Every bet placed on a college football game is tracked and entered in to a system at your sportsbook of choice. Using all those transactions, bettors, analysts and fans alike can track trends based off the total number of bets placed and total amount of money bet on any game across the spread, moneyline or over/under total markets.

With that data, you can see the public consensus (as well as where the sharp money is) for every game before placing your bet.

How Bet and Money Percentages Differ

Money percentages – or percent of the handle – refers to the total amount of money wagered on an event, often broken down by bet type.

The money percentage pools all the money wagered on any game together, first sorting it by the type of bet (moneyline, spread, or total points scored), and then breaks down what percentage of the handle is bet on each side.

Whichever side the handle is weighted to can signal the sharp action (if the amount of tickets on that side are low), or if that side is being heavily bet by the public (if the ticket percentage is high).

Bet percentages, meanwhile, are frequently referred to as “% of tickets” or “% of bets”. Tickets are just a term used for all the bets placed.

To get the bet percentage, you look at all the bets placed (regardless of the amount of money risked on each one), again, sorting first by the type of bet, and then look at the percentage of tickets on each side of the game.

This can help identify which side both high-stakes and low-stakes players are trending towards.

Noticing Sharp Action While Betting College Football

As broken down above, ticket percentage does not consider the amount risked on each ticket – it just counts each bet placed. If we compare the bet percentage and money percentage of the same team (for the same bet type), you’ll know something is up if they are not relatively similar.

For example, if Alabama has 78% of the tickets bet against the spread, but only has 50% of the money, we now know the bets being placed on Alabama are quite small – or the bets being placed on Ole Miss are quite large.

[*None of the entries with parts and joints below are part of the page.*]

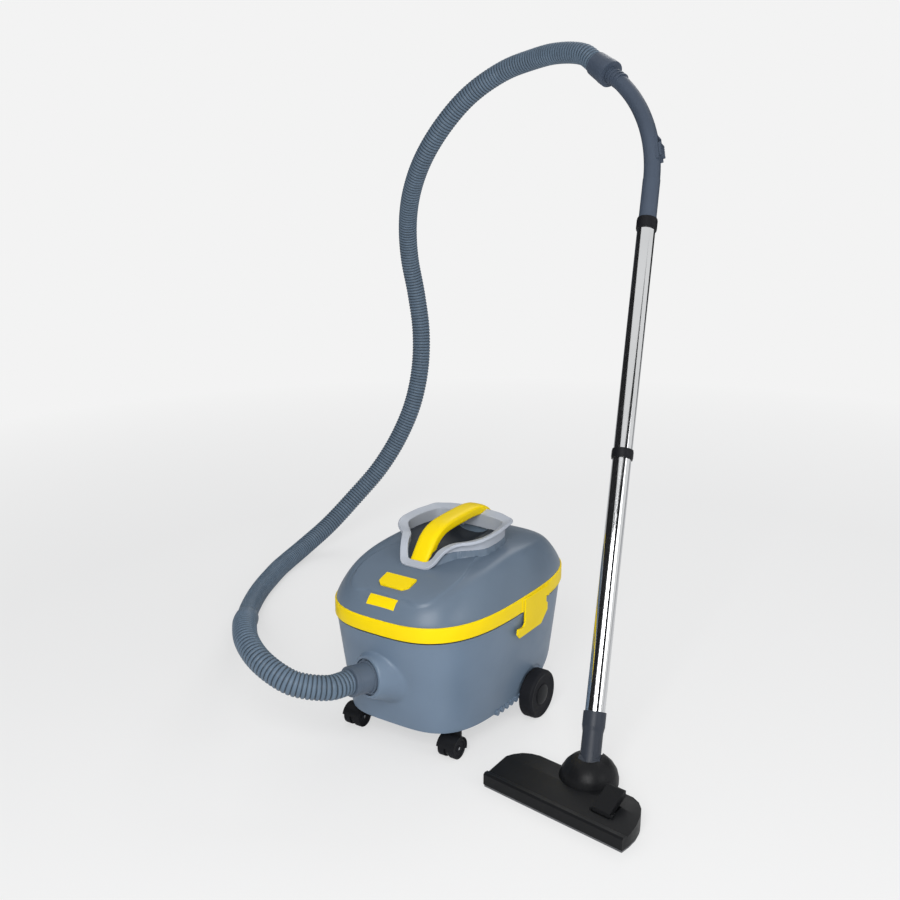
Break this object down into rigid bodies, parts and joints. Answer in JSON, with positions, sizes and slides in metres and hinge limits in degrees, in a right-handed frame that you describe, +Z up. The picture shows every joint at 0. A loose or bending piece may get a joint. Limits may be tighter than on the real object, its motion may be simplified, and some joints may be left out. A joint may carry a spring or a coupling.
{
  "type": "canister vacuum cleaner",
  "caption": "Wheeled canister vacuum cleaner with lift-off motor lid, side latches, carry handle, ribbed hose, bent handle, two-piece metal wand and swivel floor head.",
  "frame": {"origin": "floor point under the middle of the bounding box of canister, wand and floor head (hose left out)", "axes": "+Z up; -Y the way the canister's inlet and the floor head's front face; +X from the canister towards the floor head"},
  "size_m": [1.2524, 1.1393, 1.2272],
  "materials": {
    "tub_grey": "satin",
    "lid_grey": "satin",
    "yellow": "satin",
    "frame_grey": "satin",
    "hose_grey": "satin",
    "handle_grey": "satin",
    "black_plastic": "satin",
    "head_black": "satin",
    "chrome_tube": "polished",
    "steel": "satin",
    "wheel_rubber": "matte",
    "seal_rubber": "matte",
    "motor_case": "satin",
    "paper_bag": "matte",
    "filter_foam": "matte",
    "bag_card": "matte",
    "bristle": "matte"
  },
  "bodies": {
    "canister_and_wand": {"tub": "tub_grey", "rim_seal": "seal_rubber", "inlet_socket": "tub_grey", "bag_collar": "bag_card", "dust_bag": "paper_bag", "rear_axle": "steel", "caster_sockets": "steel", "hose_connector": "hose_grey", "hose": "hose_grey", "hose_cuff": "handle_grey", "bent_handle": "handle_grey", "ring_top": "black_plastic", "tube_upper": "chrome_tube", "ring_mid": "black_plastic", "tube_lower": "chrome_tube", "neck": "handle_grey"},
    "lid": {"lid_shell": "lid_grey", "rim_band": "yellow", "motor_plate": "black_plastic", "fan_housing": "black_plastic", "motor": "motor_case", "filter_cage": "black_plastic", "motor_filter": "filter_foam", "plate_screws": "steel", "exhaust_filter": "filter_foam", "cord_gland": "black_plastic", "cord_frame": "frame_grey", "carry_handle": "yellow", "switch_body": "black_plastic", "latch_pins": "steel"},
    "fan": {"fan": "motor_case"},
    "switch_button": {"switch_button": "yellow"},
    "latch_left": {"latch_left": "yellow"},
    "latch_right": {"latch_right": "yellow"},
    "wheel_left": {"wheel_left": "wheel_rubber", "hubcap_left": "black_plastic"},
    "wheel_right": {"wheel_right": "wheel_rubber", "hubcap_right": "black_plastic"},
    "caster_left": {"caster_fork_left": "black_plastic", "caster_axle_left": "steel"},
    "caster_right": {"caster_fork_right": "black_plastic", "caster_axle_right": "steel"},
    "caster_wheels_left": {"caster_wheels_left": "wheel_rubber"},
    "caster_wheels_right": {"caster_wheels_right": "wheel_rubber"},
    "air_slide": {"air_slide": "handle_grey"},
    "turret": {"turret": "head_black"},
    "floor_head": {"head_shell": "head_black", "sole_plate": "steel", "pedal_pin": "steel", "roller_pins": "steel"},
    "brush": {"brush_carrier": "black_plastic", "bristles": "bristle"},
    "pedal": {"pedal": "head_black"},
    "head_roller_left": {"head_roller_left": "black_plastic"},
    "head_roller_right": {"head_roller_right": "black_plastic"}
  },
  "joints": [
    {"name": "lid_lift", "type": "slide", "parent": "canister_and_wand", "child": "lid", "axis": [0, 0, 1], "range_m": [0, 0.25]},
    {"name": "fan_spin", "type": "hinge", "parent": "lid", "child": "fan", "pos_m": [-0.16345, -0.13891, 0.267], "axis": [0, 0, 1], "continuous": true},
    {"name": "switch_press", "type": "slide", "parent": "lid", "child": "switch_button", "axis": [0, 0.2924, -0.9563], "range_m": [0, 0.003], "stiffness_N_per_m": 300, "springref_m": -0.001},
    {"name": "latch_left_open", "type": "hinge", "parent": "lid", "child": "latch_left", "pos_m": [-0.32146, -0.11288, 0.256], "axis": [0.0236, 0.9997, 0], "range_deg": [0, 100]},
    {"name": "latch_right_open", "type": "hinge", "parent": "lid", "child": "latch_right", "pos_m": [-0.00544, -0.11288, 0.256], "axis": [0.0236, -0.9997, 0], "range_deg": [0, 100]},
    {"name": "wheel_left_spin", "type": "hinge", "parent": "canister_and_wand", "child": "wheel_left", "pos_m": [-0.31695, -0.09191, 0.046], "axis": [1, 0, 0], "continuous": true},
    {"name": "wheel_right_spin", "type": "hinge", "parent": "canister_and_wand", "child": "wheel_right", "pos_m": [-0.00995, -0.09191, 0.046], "axis": [1, 0, 0], "continuous": true},
    {"name": "caster_left_swivel", "type": "hinge", "parent": "canister_and_wand", "child": "caster_left", "pos_m": [-0.26845, -0.29191, 0.06], "axis": [0, 0, 1], "continuous": true},
    {"name": "caster_left_roll", "type": "hinge", "parent": "caster_left", "child": "caster_wheels_left", "pos_m": [-0.26845, -0.30691, 0.019], "axis": [1, 0, 0], "continuous": true},
    {"name": "caster_right_swivel", "type": "hinge", "parent": "canister_and_wand", "child": "caster_right", "pos_m": [-0.05845, -0.29191, 0.06], "axis": [0, 0, 1], "continuous": true},
    {"name": "caster_right_roll", "type": "hinge", "parent": "caster_right", "child": "caster_wheels_right", "pos_m": [-0.05845, -0.30691, 0.019], "axis": [1, 0, 0], "continuous": true},
    {"name": "air_slide_move", "type": "slide", "parent": "canister_and_wand", "child": "air_slide", "axis": [-0.3573, 0.4857, 0.7978], "range_m": [0, 0.012]},
    {"name": "neck_tilt", "type": "hinge", "parent": "canister_and_wand", "child": "turret", "pos_m": [0.19955, -0.27891, 0.052], "axis": [0.9455, 0.3256, 0], "range_deg": [-32, 43]},
    {"name": "head_swivel", "type": "hinge", "parent": "turret", "child": "floor_head", "pos_m": [0.19955, -0.27891, 0.022], "axis": [0, 0, 1], "range_deg": [-60, 60]},
    {"name": "pedal_press", "type": "hinge", "parent": "floor_head", "child": "pedal", "pos_m": [0.26594, -0.35915, 0.027], "axis": [-0.988, 0.1547, 0], "range_deg": [0, 12]},
    {"name": "brush_drop", "type": "slide", "parent": "floor_head", "child": "brush", "axis": [0, 0, -1], "range_m": [0, 0.005]},
    {"name": "head_roller_left_roll", "type": "hinge", "parent": "floor_head", "child": "head_roller_left", "pos_m": [0.11362, -0.28469, 0.008], "axis": [0.988, -0.1547, 0], "continuous": true},
    {"name": "head_roller_right_roll", "type": "hinge", "parent": "floor_head", "child": "head_roller_right", "pos_m": [0.2796, -0.31068, 0.008], "axis": [0.988, -0.1547, 0], "continuous": true}
  ],
  "couplings": [
    {"joint": "brush_drop", "follows": "pedal_press", "m_per_rad": 0.023873}
  ]
}
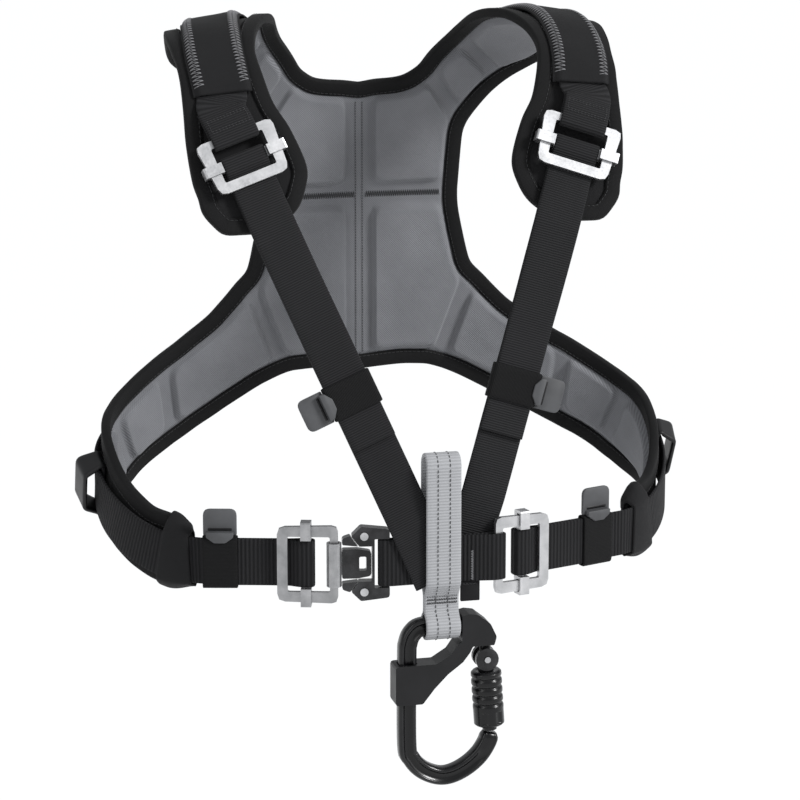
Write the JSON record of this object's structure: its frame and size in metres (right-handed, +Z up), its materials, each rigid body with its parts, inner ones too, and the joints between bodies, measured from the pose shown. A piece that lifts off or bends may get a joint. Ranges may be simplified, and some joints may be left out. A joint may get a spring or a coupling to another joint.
{
  "type": "climbing chest harness",
  "caption": "Padded chest harness in its worn form, with crossed webbing, ladder-lock adjusters, a side-release buckle and a locking carabiner on a sternal loop",
  "frame": {"origin": "midway between the two shoulder crests, where the harness hangs on its wearer", "axes": "+Z up, -Y to the front (breastbone side), +X to the viewer's right when seen from the front"},
  "size_m": [0.4046, 0.2119, 0.4829],
  "materials": {
    "grey_cloth": "fine grey mesh over closed-cell foam",
    "black_cloth": "matt black woven tape and elastic",
    "black_webbing": "ribbed black webbing",
    "grey_webbing": "light grey webbing with dark stitching",
    "steel": "satin steel",
    "black_metal": "black satin anodised",
    "black_plastic": "matt black",
    "grey_plastic": "soft grey tab"
  },
  "bodies": {
    "harness": {"pad": "grey_cloth", "pad_binding": "black_cloth", "chest_adjuster_left": "steel", "chest_adjuster_bar_left": "steel", "shoulder_buckle_left": "steel", "shoulder_buckle_bar_left": "steel", "chest_adjuster_right": "steel", "chest_adjuster_bar_right": "steel", "shoulder_buckle_right": "steel", "shoulder_buckle_bar_right": "steel", "shoulder_webbing_left": "black_webbing", "shoulder_webbing_right": "black_webbing", "shoulder_sleeve_left": "black_cloth", "shoulder_sleeve_right": "black_cloth", "v_strap_left": "black_webbing", "v_strap_right": "black_webbing", "v_keeper_left": "black_cloth", "v_keeper_tab_left": "grey_plastic", "v_keeper_right": "black_cloth", "v_keeper_tab_right": "grey_plastic", "chest_webbing": "black_webbing", "chest_keeper_left": "black_cloth", "chest_keeper_tab_left": "grey_plastic", "chest_keeper_right": "black_cloth", "chest_keeper_tab_right": "grey_plastic", "wing_sleeve_left": "black_cloth", "wing_sleeve_right": "black_cloth", "side_loop_left": "black_plastic", "side_loop_right": "black_plastic", "quick_body": "black_metal", "quick_tongue": "black_metal", "quick_link": "steel", "quick_lever_upper": "black_metal", "quick_rivet_upper": "steel", "quick_lever_lower": "black_metal", "quick_rivet_lower": "steel", "front_webbing": "black_webbing", "sternal_loop": "grey_webbing", "end_tag": "black_cloth"},
    "carabiner": {"connector_body": "black_metal", "connector_rivet": "steel", "positioning_bar": "black_plastic"},
    "gate": {"connector_gate": "black_metal"},
    "lock_sleeve": {"connector_sleeve": "black_metal"}
  },
  "joints": [
    {"name": "carabiner_swing", "type": "hinge", "parent": "harness", "child": "carabiner", "pos_m": [0.0073, -0.1215, -0.37], "axis": [1, 0, 0], "range_deg": [-80, 15]},
    {"name": "gate_hinge", "type": "hinge", "parent": "carabiner", "child": "gate", "pos_m": [0.0364, -0.1215, -0.3934], "axis": [0, 1, 0], "range_deg": [0, 22], "stiffness_Nm_per_rad": 0.1, "springref_deg": -11.46},
    {"name": "sleeve_turn", "type": "hinge", "parent": "gate", "child": "lock_sleeve", "pos_m": [0.0364, -0.1215, -0.3934], "axis": [-0.0698, 0, 0.9976], "range_deg": [0, 90], "stiffness_Nm_per_rad": 0.02, "springref_deg": -11.46}
  ]
}
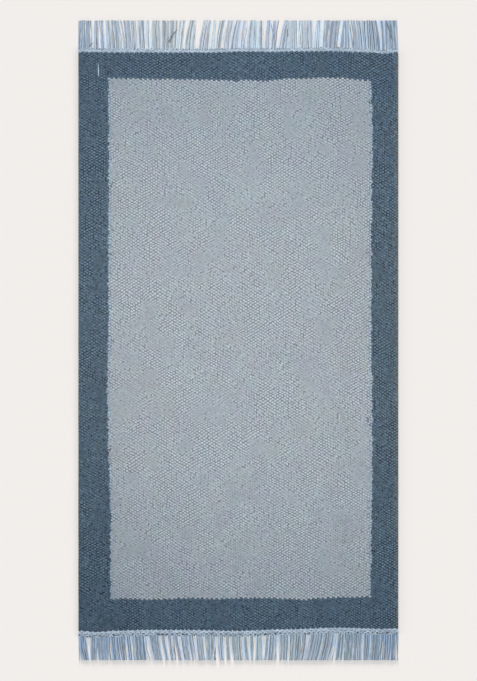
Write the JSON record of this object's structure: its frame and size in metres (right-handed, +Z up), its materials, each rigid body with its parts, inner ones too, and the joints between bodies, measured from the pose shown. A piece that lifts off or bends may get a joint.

A noticeable difference between a team’s bet and money percentages can help signal sharp action. In order to calculate this, just subtract their bet percentage from their money percentage. If the result is a positive number, you’ve got larger bets being placed on this team. If the result is a negative number, you’ve got larger bets being placed on the other team.

While that’s not a 100% accurate formula to determine the sharp action, it can give you a general idea of where the money is.